One possibility for this is that the institutionalization process may move on to incorporate the two-term limit into the PSC membership as we should not forget that in June 1989, Jiang Zemin was admitted into the PSC and ‘elected’ as the party’s General Secretary simultaneously without going through the ‘apprenticeship’ like Hu Jintao and Xi Jinping. With Jiang as the precedent case, the successors can take up the top position immediately after joining the PSC. The two leading candidates Hu Chunhua (54) and Chen Min’er (57) who are generally expected to take over from President Xi and Premier Li in 2022 are serving in Politburo, merely a step away from the PSC.
The three institutions for ‘succession’ are also simple. ‘Open recruitment’ remains intact through which all Chinese citizens are eligible to apply for a CCP membership to have their personal ambitions fulfilled, and the 2,000-year long traditional preference for university graduates will prevail. Special attention must be paid to the fact that all the newly selected helmsmen are not the so-called princelings, thus negating the rumors over the past 10 years that China would be ruled by the scions.
The ‘Dual Hierarchy Ladders’ norm is also firmly in place to provide two paths for upward mobility, either as a ‘specialist’ — banker, diplomat, engineer and the like, climbing along the technical ladder up to the Minister level, or as a ‘politician’ with an ‘ideologically socialist mindset’ striving to be promoted by accumulating a wide spectrum of administrative expertise in local governments or various public agencies with the possibility of becoming the state’s president ultimately. The ‘Central Party School’ is the third institution that cultivates leadership qualities for all cadres in general and evaluates the credentials of anyone who might be considered to be groomed as a high-flyer. Of course, the final mile to the top depends on many other non-institutional factors and personal qualities ranging from relationships with the incumbent leaders to self-discipline.

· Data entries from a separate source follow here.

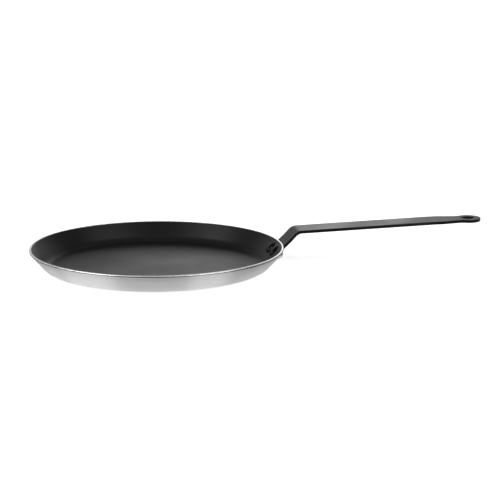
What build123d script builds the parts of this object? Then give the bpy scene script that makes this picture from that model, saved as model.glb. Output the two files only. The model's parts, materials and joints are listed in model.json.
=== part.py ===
from build123d import *
import os
from math import asin, cos, degrees, radians, sin, tan

# A shallow aluminium crepe pan with a non-stick lining and a cranked flat steel handle,
# held by two rivets. Millimetres, +Z up, +X along the handle, and the origin is the centre
# of the flat underside. Angles are in degrees.

# Pan body: one sheet, its edge turned upright outside and level on top
rim_diameter = 260.0
pan_height = 21.0
wall_angle = 48.8
sheet_thickness = 2.5
base_radius_outside = 15.0
rim_face_height = 1.8
rim_blend_radius = 1.2
rim_outer_edge_radius = 0.9
rim_inner_edge_radius = 0.3

# Non-stick lining: it ends a little below the bare top of the rim
lining_thickness = 0.2
lining_edge_drop = 0.28

# Handle: one flat bar; its heights are those of the middle of its thickness
bar_width = 28.2
bar_thickness = 3.2
bar_edge_radius = 0.4
flange_length = 16.6
flange_corner_radius = 6.0
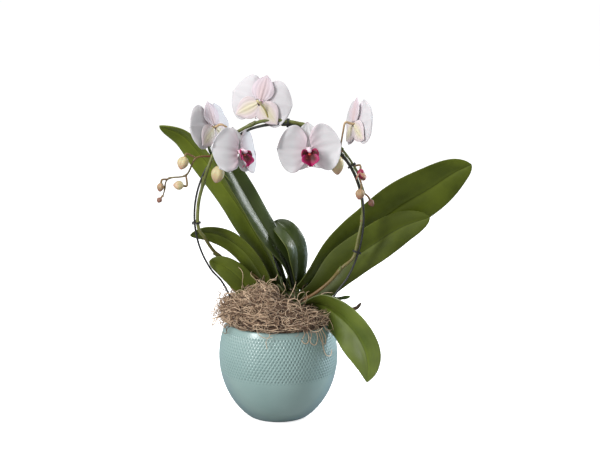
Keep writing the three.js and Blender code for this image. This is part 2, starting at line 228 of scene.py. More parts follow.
class Nodes:
    """Short names for the nodes of one tree."""

    def __init__(self, tree):
        self.tree = tree

    def node(self, kind, inputs=None, **properties):
        made = self.tree.nodes.new("ShaderNode" + kind)
        for key, value in properties.items():
            setattr(made, key, value)
        for key, value in (inputs or {}).items():
            socket = made.inputs[key]
            if isinstance(value, bpy.types.NodeSocket):
                self.tree.links.new(value, socket)
            else:
                socket.default_value = value
        return made

    def noise(self, vector, scale, detail=4.0):
        inputs = {"Vector": vector, "Scale": scale, "Detail": detail, "Roughness": NOISE_ROUGHNESS}
        return self.node("TexNoise", inputs).outputs["Fac"]

    def ramp(self, factor, *stops):
        ramp = self.node("ValToRGB", {"Fac": factor})
        bar = ramp.color_ramp.elements
        while len(bar) < len(stops):
            bar.new(0.5)
        for element, (position, colour) in zip(bar, stops):
            element.position = position
            element.color = (*colour, 1) if isinstance(colour, tuple) else (colour, colour, colour, 1)
        return ramp.outputs["Color"]

    def mix(self, factor, a, b):
        made = self.node("Mix", data_type="RGBA")
        for socket, value in ((made.inputs[0], factor), (made.inputs[6], a), (made.inputs[7], b)):
            if isinstance(value, bpy.types.NodeSocket):
                self.tree.links.new(value, socket)
            elif isinstance(value, tuple):
                socket.default_value = (*value, 1)
            else:
                socket.default_value = value
        return made.outputs[2]

    def math(self, operation, a, b=0.0, c=0.0):
        return self.node("Math", {0: a, 1: b, 2: c}, operation=operation).outputs[0]

    def times(self, a, b):
        return self.math("MULTIPLY", a, b)

    def split(self, vector):
        return self.node("SeparateXYZ", {0: vector}).outputs

    def off_middle(self, across):
        """How far the place is from the middle line of its sheet, from 0 to 0.5."""
        return self.math("ABSOLUTE", self.math("SUBTRACT", across, 0.5))


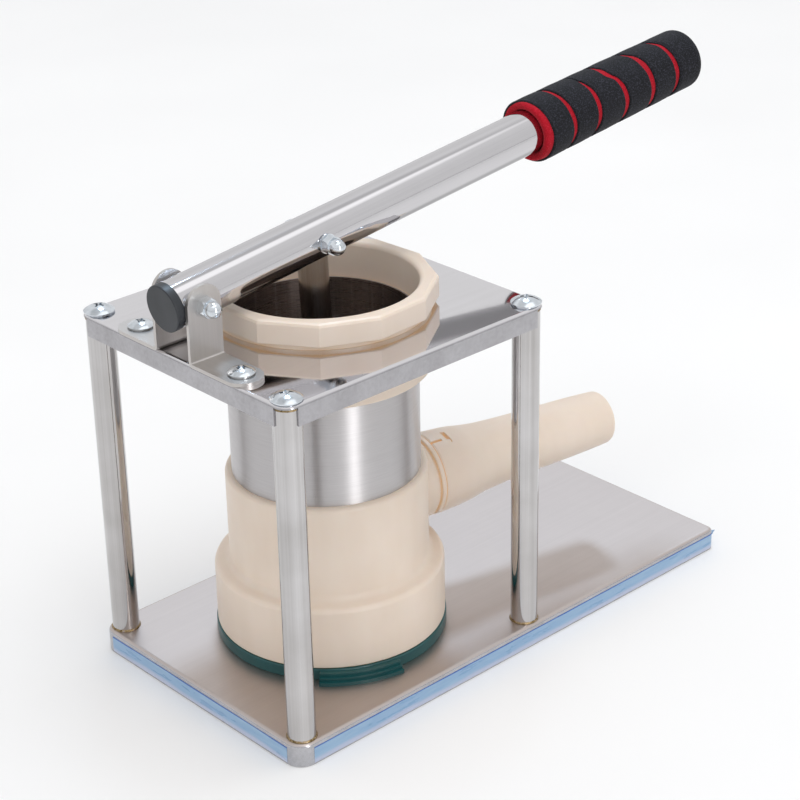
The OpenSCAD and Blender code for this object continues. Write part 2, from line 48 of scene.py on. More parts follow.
# ------------------------------------------------------------------ camera
AZ, EL, ROLL = math.radians(-42.496), math.radians(25.661), math.radians(-1.189)
cam = bpy.data.cameras.new("camera")
cam.lens = 96.38
cam.sensor_width = 36.0
cam.sensor_fit = "HORIZONTAL"
cam.clip_start = 0.05
cam.clip_end = 50.0
cam_ob = bpy.data.objects.new("camera", cam)
scene.collection.objects.link(cam_ob)
back = Vector((math.sin(AZ) * math.cos(EL), -math.cos(AZ) * math.cos(EL), math.sin(EL)))
right0 = Vector((math.cos(AZ), math.sin(AZ), 0.0))
up0 = back.cross(right0)
cx = math.cos(ROLL) * right0 + math.sin(ROLL) * up0
cy = -math.sin(ROLL) * right0 + math.cos(ROLL) * up0
rot = Matrix((cx, cy, back)).transposed().to_4x4()
cam_ob.matrix_world = Matrix.Translation((-0.7017, -0.8291, 0.6769)) @ rot
scene.camera = cam_ob


# ------------------------------------------------------------------ node helper
def lin(r, g, b):
    def f(c):
        c /= 255.0
        return c / 12.92 if c <= 0.04045 else ((c + 0.055) / 1.055) ** 2.4
    return (f(r), f(g), f(b), 1.0)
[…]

The matrix of all these rules and institutions is the foundation for the legitimacy of the CCP’s one-party rule as millions of Chinese citizens somehow know certain basics of Western democracy through studying abroad or touring overseas. A recent Wall Street Journal video clip which explains why Chinese students abroad don’t return home with ideas of Western democracy echoes a Foreign Policy 2015 survey of Chinese students in the U.S. “the lion’s share of respondents expressed cautious approval for an official rejection of Western ideology. Most admitted to a general admiration for Western thought but said they believed such ideas were simply inappropriate for China.” The major reason behind this, in my view, is that China has its own rotational meritocracy which I call the Helmsman Ruler System.
Over the past five years during Xi’s first term as the CCP General Secretary (and President of the state), two new developments for this mechanism were notable according to Brookings Institution’s research. One is the emergence of think tanks as a new ‘revolving door’ for elite recruitment. It means that the graduates of both domestic and foreign universities (such as Wang Huning) who spend most of their career time in research institutes without practical administrative experience may also get promoted along with those through the traditional channels of Youth League (such as Wang Yang), local governments, state-owned enterprises and grassroots organizations. Another is the consolidation of the belief that “hardship experience makes better leaders.” Many newly selected ‘sixth generation’ leaders were either government officials serving in the inland west of China or ‘sent-down youth’ working at collective farms in remote areas in the 1960s (Li Zhanshu, Zhao Leji, Han Zheng).
The ‘progress as usual’ institutionalization has at least two implications to multi-polar world politics.
Firstly, the rotational nature of power succession, considered to be a form of (collective) meritocracy by the majority of citizens, effectively enables one-party rule to claim legitimacy through which Beijing can gain trust from many developing countries that China is a reliable and capable player in the world arena. China’s formation of the ‘16+1’ collaboration with sixteen countries of Central-Eastern Europe has been regarded as a breakthrough in this respect.
Secondly, the persistency and consistency of both domestic and foreign policies run by Beijing have steadily enabled China to become a stabilizer for promoting world peace as well as resetting the world order. All the three leaders — Jiang Zemin (1989-2002), Hu Jintao (2002-12) and Xi (2012- ) — resolutely maintained the non-interference policy and the peaceful rise doctrine passed on by Deng Xiaoping (even in the case of North Korea, China does not stop Pyongyang from building up their own nuclear capacity). The market liberation since Jiang, taxation reform since Zhu Rongji (Premier 1998-2003), developments of green energy and the Silk Road project since Hu, agricultural transformation and pollution controls since Wen Jiabao (Premier 2003-2013), to name a few, have all evolved step by step in accordance with the consecutive Five Year Plans one after another. The two most remarkable achievements so far are China’s endorsement of the Paris Climate Accord 2015, and deeper integration into international society (as advocated by Hedley Bull) via ‘16+1,’ BRICS, Belt and Road Initiative…
In the wake of the unpredictable swing between Left and Right in Western countries in recent decades, China has the potential to reset the world order with new norms and rules, or in Rex Tillerson’s words, “undermining the (current) international rules-based order.”